The other Organized Religious Ritual is the Friday Prayer, and this again only becomes obligatory after the age of 18. The Quran says to leave work, and join the Friday Prayer, so the requirement for the Friday Prayer is only for people of working age, and only people over 18 are allowed to work in today’s environment. Children below 18 may listen to the sermons, but only in the presence of their parent, and if their parent wishes to expose them to it, but if they don’t, it’s fine. It’s not obligatory for children anyway. If the parent decides to just paraphrases what he or she learned, and tells it to his or her child in a shortened version, that is also fine.

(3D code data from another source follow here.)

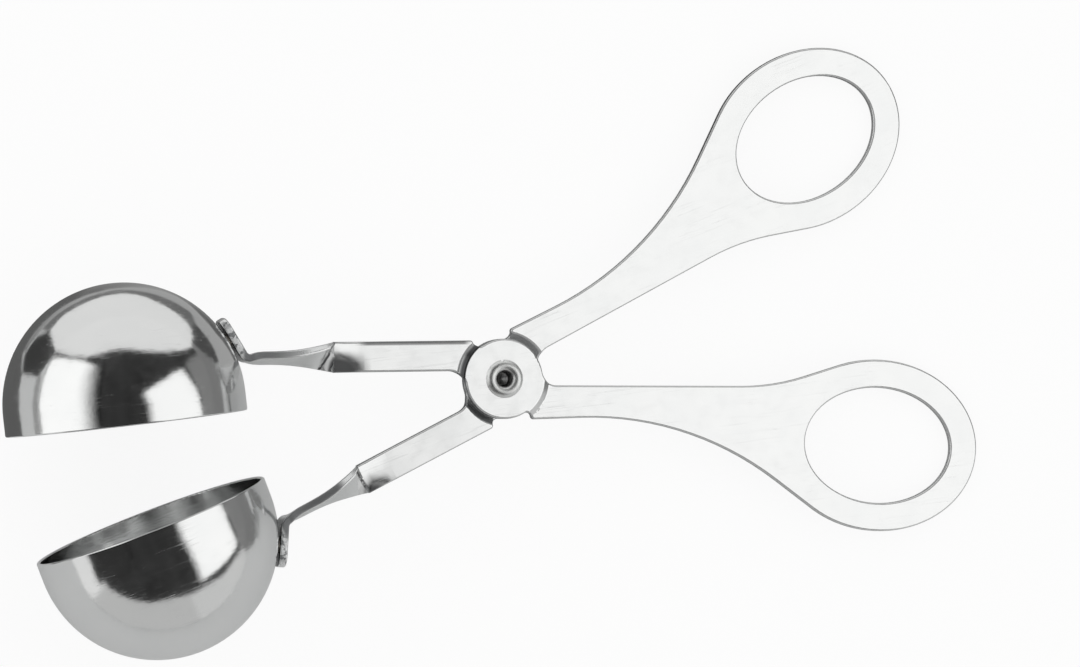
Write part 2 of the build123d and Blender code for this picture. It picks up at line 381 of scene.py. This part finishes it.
# Dark drape round the whole set, an open box with its inner side towards the tongs.
DRAPE_HALF, DRAPE_HEIGHT, DRAPE_FOOT = 1.7, 2.2, -0.01
DRAPE_DARKEST, DRAPE_FOLD = 0.014, 0.04
VEIL_SHARE = 0.98
VEIL_LEVEL = 0.3
drape_mesh = bpy.data.meshes.new("drape")
ring = [(-DRAPE_HALF, -DRAPE_HALF), (DRAPE_HALF, -DRAPE_HALF)]
ring = ring + [(-x, -y) for x, y in ring]
drape_mesh.from_pydata(
    [(x, y, z) for z in (DRAPE_FOOT, DRAPE_HEIGHT) for x, y in ring],
    [],
    [(7, 6, 5, 4)] + [(i, (i + 1) % 4, (i + 1) % 4 + 4, i + 4) for i in range(4)],
)
drape = bpy.data.objects.new("drape", drape_mesh)
drape.visible_camera = False
drape.visible_diffuse = False
drape.visible_shadow = False
bpy.context.collection.objects.link(drape)
material, wire, surface = blank("dark_drape")
spot = wire.add("TexCoord", {}, {}, "Object")
folds = wire.add("Mapping", {}, {"Vector": spot, "Scale": (2.2, 2.2, 0.7)})
folds = wire.add("TexNoise", {}, {"Vector": folds, "Scale": 1, "Detail": 2})
glow = wire.add("Emission", {}, {"Color": (1, 1, 1, 1), "Strength": DRAPE_DARKEST + folds * DRAPE_FOLD})
glow.to(surface)
drape_mesh.materials.append(material)

# Veil before the drape, lit for the flat arms alone: they would mirror the drape's black
# from many sides, where the round cups show it as one patch.
veil_mesh = drape_mesh.copy()
veil_mesh.transform(Matrix.Scale(VEIL_SHARE, 4))
veil = bpy.data.objects.new("pale_veil", veil_mesh)
veil.visible_camera = False
veil.visible_diffuse = False
veil.visible_shadow = False
bpy.context.collection.objects.link(veil)
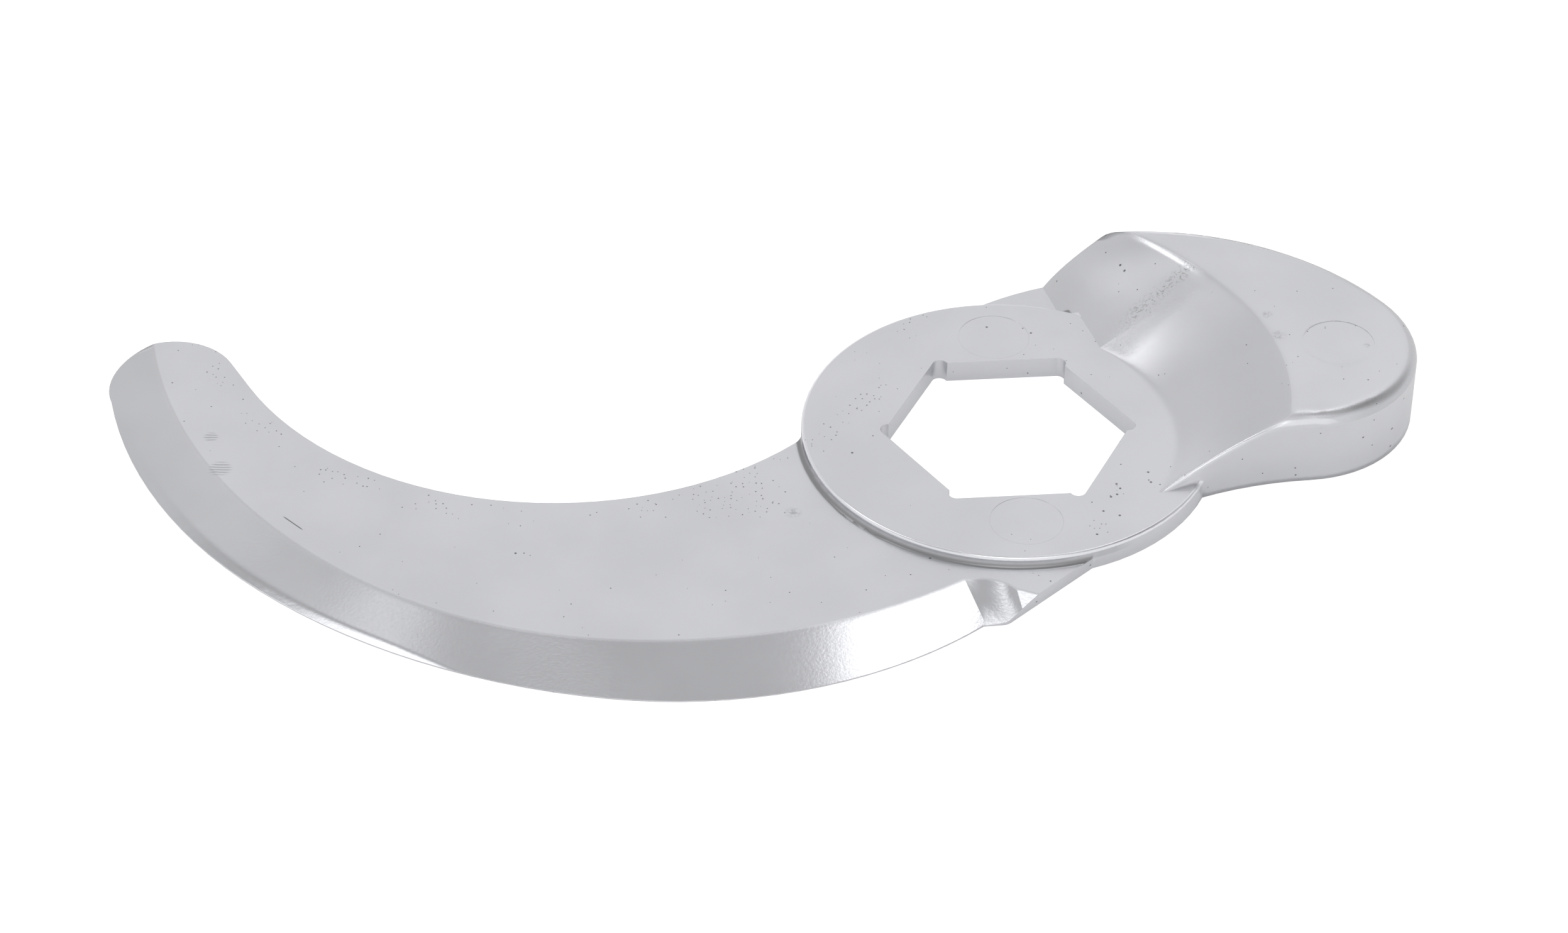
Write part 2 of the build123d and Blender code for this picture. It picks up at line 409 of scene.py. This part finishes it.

So, to summarize, no religious rituals should be expected from our children before 12, but they are simply exposed to that religious environment. From 12 until 18, we should expect them to do the Contact Prayer and Fasting, but we should expect that only when they are with us. Hajj Pilgrimage is optional during that age. And Obligatory Charity and Friday Sermon (the organized part of Submission) becomes obligatory at the age of 18. And until the age of 18, you carry the responsibility for what your child does. If he does what he should do. It’s your credit. If he doesn’t do what he is supposed to do, then it’s your fault. God will count it as a good deed or a bad deed for you, not for your child until he or she reaches the age of 18. And in case the other parent of the child is not a submitter, and their bigger influence makes it impossible for you to realize your expectations about your child, then you should atone for your life mismanagement, which is explained elsewhere.

And finally, here is something even more important. Never let your child bully or pressure you into changing your religion. Verse 30:28 says “God cites for you herein an example from among yourselves: Do you ever elevate your servants (your dependent children in this case) or subordinates to the level where they rival you, and to the point that you pay them as much allegiance as is being paid to you? We thus explain the revelations for people who understand.”